Problem description » Gather up the lines with the word "slides" in them.

________________

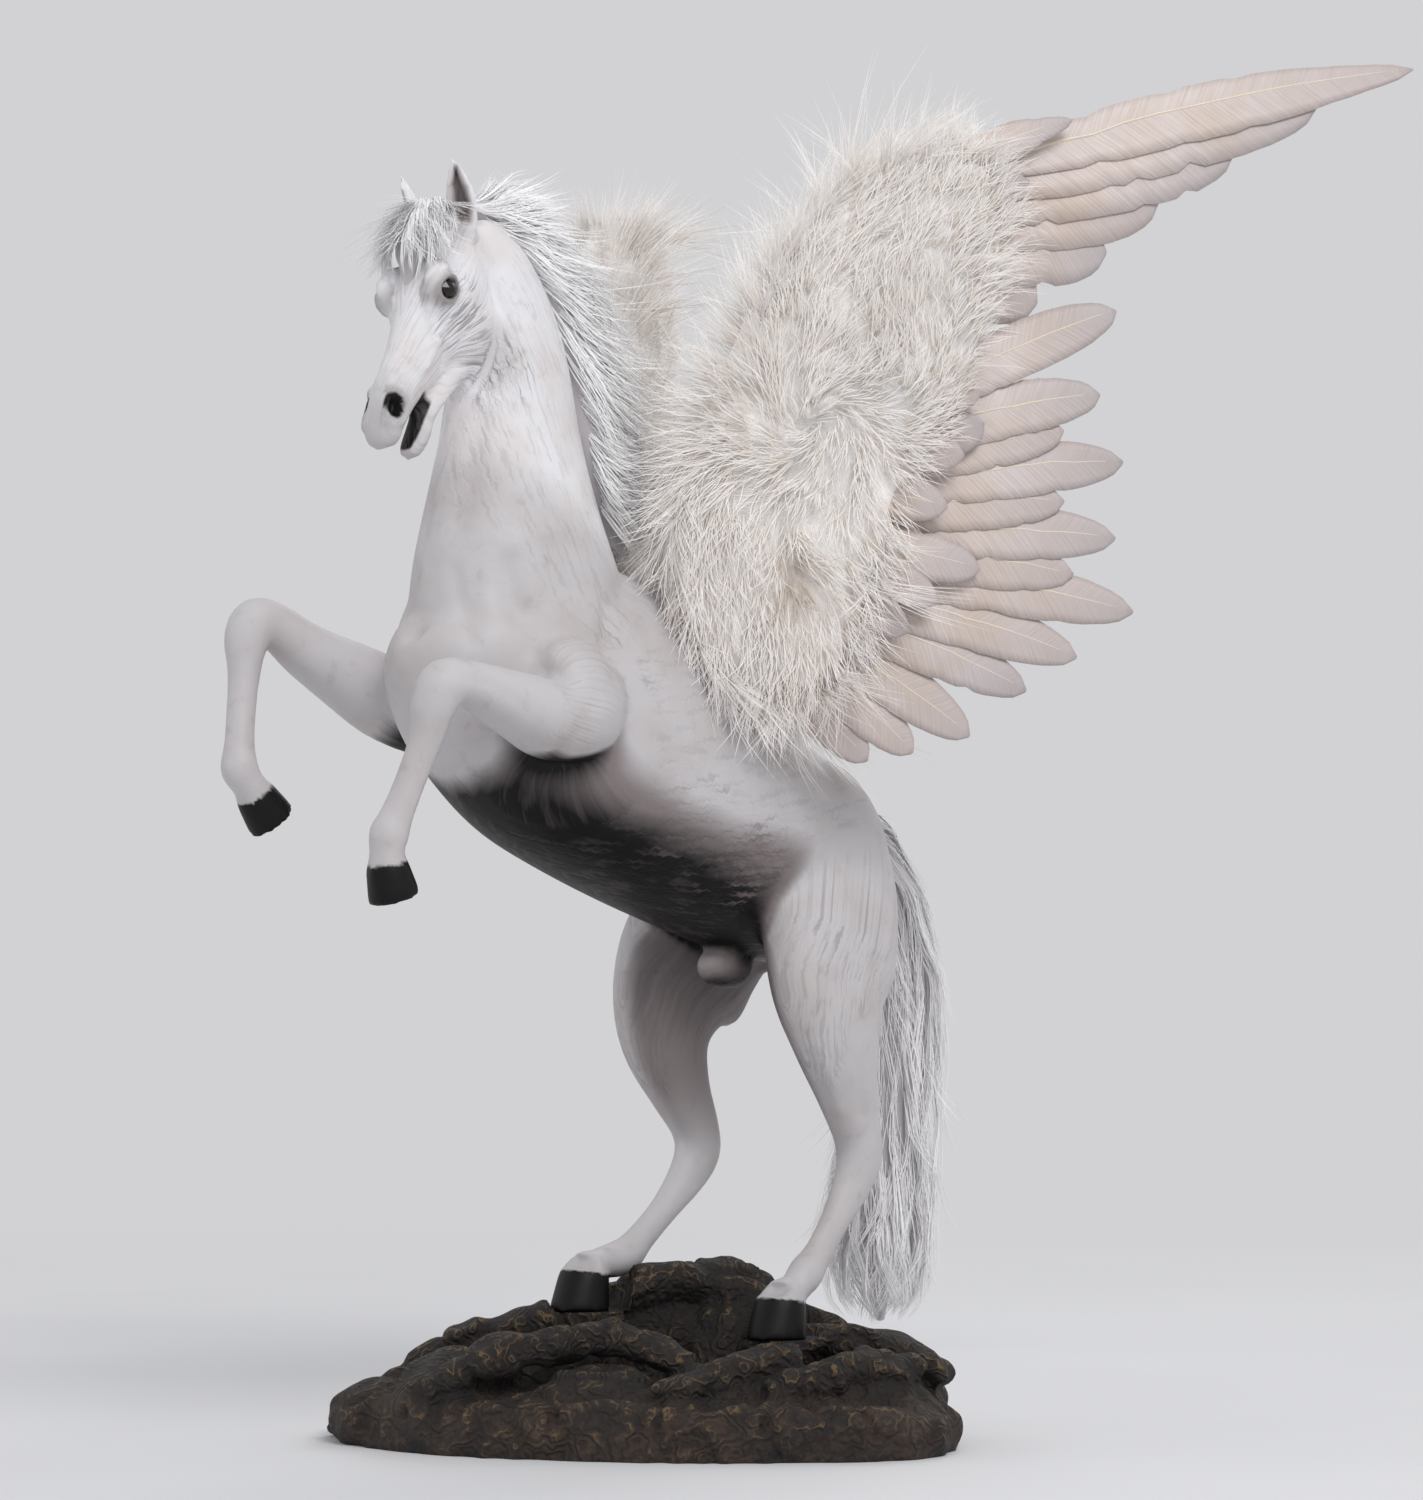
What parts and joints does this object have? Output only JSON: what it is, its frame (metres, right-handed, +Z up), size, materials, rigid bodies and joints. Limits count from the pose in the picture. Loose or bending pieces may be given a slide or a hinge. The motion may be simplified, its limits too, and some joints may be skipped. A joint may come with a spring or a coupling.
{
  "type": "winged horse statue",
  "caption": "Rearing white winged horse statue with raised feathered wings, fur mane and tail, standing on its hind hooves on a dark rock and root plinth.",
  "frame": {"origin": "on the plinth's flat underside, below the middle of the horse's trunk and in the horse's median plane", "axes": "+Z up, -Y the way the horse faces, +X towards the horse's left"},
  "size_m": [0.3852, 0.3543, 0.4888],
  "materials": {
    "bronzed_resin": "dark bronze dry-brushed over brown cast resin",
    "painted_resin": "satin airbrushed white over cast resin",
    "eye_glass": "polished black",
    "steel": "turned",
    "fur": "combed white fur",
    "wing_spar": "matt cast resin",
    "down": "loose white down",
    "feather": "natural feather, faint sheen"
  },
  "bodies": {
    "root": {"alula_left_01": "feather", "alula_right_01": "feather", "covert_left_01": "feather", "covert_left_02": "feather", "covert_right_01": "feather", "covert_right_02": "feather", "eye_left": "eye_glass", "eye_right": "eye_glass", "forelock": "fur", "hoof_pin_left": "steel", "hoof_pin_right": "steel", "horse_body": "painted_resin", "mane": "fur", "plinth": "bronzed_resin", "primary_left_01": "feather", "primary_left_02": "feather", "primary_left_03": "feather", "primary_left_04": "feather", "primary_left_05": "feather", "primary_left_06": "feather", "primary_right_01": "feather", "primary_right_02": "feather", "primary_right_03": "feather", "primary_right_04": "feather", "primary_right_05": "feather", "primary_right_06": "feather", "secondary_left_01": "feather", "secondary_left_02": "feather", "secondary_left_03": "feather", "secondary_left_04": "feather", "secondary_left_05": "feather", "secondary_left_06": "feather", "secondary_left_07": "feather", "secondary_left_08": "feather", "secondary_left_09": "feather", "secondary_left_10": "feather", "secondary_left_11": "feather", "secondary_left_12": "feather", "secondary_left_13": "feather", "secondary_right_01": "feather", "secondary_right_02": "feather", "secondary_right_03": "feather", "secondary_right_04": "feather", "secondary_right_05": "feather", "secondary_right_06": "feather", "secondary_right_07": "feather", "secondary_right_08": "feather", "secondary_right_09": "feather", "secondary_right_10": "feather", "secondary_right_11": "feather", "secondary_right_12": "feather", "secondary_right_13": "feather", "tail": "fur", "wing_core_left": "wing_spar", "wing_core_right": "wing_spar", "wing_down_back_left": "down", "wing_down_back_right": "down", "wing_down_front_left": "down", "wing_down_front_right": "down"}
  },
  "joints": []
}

________________

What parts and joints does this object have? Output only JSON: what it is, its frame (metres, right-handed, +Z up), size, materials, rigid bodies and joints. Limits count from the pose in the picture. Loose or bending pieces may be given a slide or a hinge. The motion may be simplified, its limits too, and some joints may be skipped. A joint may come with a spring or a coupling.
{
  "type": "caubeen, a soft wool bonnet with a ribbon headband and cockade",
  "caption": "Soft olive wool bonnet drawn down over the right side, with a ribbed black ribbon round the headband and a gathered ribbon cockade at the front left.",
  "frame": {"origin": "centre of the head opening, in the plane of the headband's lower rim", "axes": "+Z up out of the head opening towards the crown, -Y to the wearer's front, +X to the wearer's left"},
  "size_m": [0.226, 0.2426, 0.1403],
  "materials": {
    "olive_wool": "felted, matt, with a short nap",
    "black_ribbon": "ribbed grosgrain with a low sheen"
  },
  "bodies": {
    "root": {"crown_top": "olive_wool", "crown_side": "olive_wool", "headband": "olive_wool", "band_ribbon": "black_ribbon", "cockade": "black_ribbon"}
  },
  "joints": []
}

________________

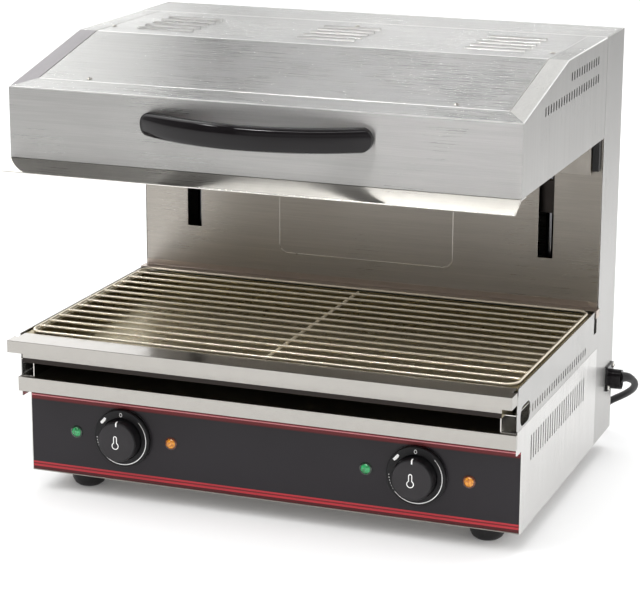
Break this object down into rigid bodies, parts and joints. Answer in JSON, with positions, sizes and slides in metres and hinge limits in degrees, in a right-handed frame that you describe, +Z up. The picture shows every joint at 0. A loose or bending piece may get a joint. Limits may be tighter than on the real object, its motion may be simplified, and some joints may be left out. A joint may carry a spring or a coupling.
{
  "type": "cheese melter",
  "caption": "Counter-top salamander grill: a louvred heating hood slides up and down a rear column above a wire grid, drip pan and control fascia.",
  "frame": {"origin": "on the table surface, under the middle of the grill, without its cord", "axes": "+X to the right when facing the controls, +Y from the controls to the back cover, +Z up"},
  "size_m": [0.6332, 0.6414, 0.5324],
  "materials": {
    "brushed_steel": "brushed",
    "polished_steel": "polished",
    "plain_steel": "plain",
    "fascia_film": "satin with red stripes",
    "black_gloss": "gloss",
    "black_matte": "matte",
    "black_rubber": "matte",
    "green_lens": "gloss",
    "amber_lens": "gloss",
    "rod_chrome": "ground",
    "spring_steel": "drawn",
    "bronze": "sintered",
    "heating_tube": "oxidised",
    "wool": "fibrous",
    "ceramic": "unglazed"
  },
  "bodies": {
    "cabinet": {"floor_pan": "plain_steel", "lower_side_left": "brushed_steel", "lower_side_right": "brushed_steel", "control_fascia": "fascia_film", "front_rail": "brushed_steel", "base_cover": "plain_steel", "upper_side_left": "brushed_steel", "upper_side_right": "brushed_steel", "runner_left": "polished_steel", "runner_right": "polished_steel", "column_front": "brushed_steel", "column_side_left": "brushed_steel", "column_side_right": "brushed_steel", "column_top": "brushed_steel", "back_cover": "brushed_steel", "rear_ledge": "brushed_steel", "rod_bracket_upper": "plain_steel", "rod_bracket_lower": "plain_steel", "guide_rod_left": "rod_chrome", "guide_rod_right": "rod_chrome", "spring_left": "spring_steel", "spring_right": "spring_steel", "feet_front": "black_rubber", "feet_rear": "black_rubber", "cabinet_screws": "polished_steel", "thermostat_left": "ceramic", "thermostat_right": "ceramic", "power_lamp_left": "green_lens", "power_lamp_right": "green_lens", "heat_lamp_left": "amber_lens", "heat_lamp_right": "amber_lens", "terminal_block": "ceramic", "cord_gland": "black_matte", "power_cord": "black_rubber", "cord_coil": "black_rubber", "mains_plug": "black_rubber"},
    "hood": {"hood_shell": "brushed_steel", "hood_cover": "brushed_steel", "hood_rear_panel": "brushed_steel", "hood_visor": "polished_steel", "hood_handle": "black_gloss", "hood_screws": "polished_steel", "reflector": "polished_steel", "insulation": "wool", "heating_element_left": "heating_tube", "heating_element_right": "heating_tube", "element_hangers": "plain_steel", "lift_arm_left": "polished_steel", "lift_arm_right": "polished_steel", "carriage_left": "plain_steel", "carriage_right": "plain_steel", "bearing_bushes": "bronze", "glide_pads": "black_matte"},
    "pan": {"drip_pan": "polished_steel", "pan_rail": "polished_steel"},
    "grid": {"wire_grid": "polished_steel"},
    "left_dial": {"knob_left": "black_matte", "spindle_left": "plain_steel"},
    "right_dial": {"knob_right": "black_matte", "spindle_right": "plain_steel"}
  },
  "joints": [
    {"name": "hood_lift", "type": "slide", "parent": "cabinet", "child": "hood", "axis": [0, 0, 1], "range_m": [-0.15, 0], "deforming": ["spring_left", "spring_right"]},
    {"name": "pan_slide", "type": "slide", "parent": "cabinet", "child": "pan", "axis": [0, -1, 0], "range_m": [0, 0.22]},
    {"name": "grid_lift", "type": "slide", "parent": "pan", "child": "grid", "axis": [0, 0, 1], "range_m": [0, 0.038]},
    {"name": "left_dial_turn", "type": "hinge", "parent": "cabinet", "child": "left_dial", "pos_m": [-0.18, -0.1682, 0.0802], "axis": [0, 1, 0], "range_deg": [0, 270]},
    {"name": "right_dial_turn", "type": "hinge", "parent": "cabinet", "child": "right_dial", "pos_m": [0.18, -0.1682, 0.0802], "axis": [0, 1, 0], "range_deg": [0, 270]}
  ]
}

________________

Task solution »
Break this object down into rigid bodies, parts and joints. Answer in JSON, with positions, sizes and slides in metres and hinge limits in degrees, in a right-handed frame that you describe, +Z up. The picture shows every joint at 0. A loose or bending piece may get a joint. Limits may be tighter than on the real object, its motion may be simplified, and some joints may be left out. A joint may carry a spring or a coupling.
  "caption": "Counter-top salamander grill: a louvred heating hood slides up and down a rear column above a wire grid, drip pan and control fascia.",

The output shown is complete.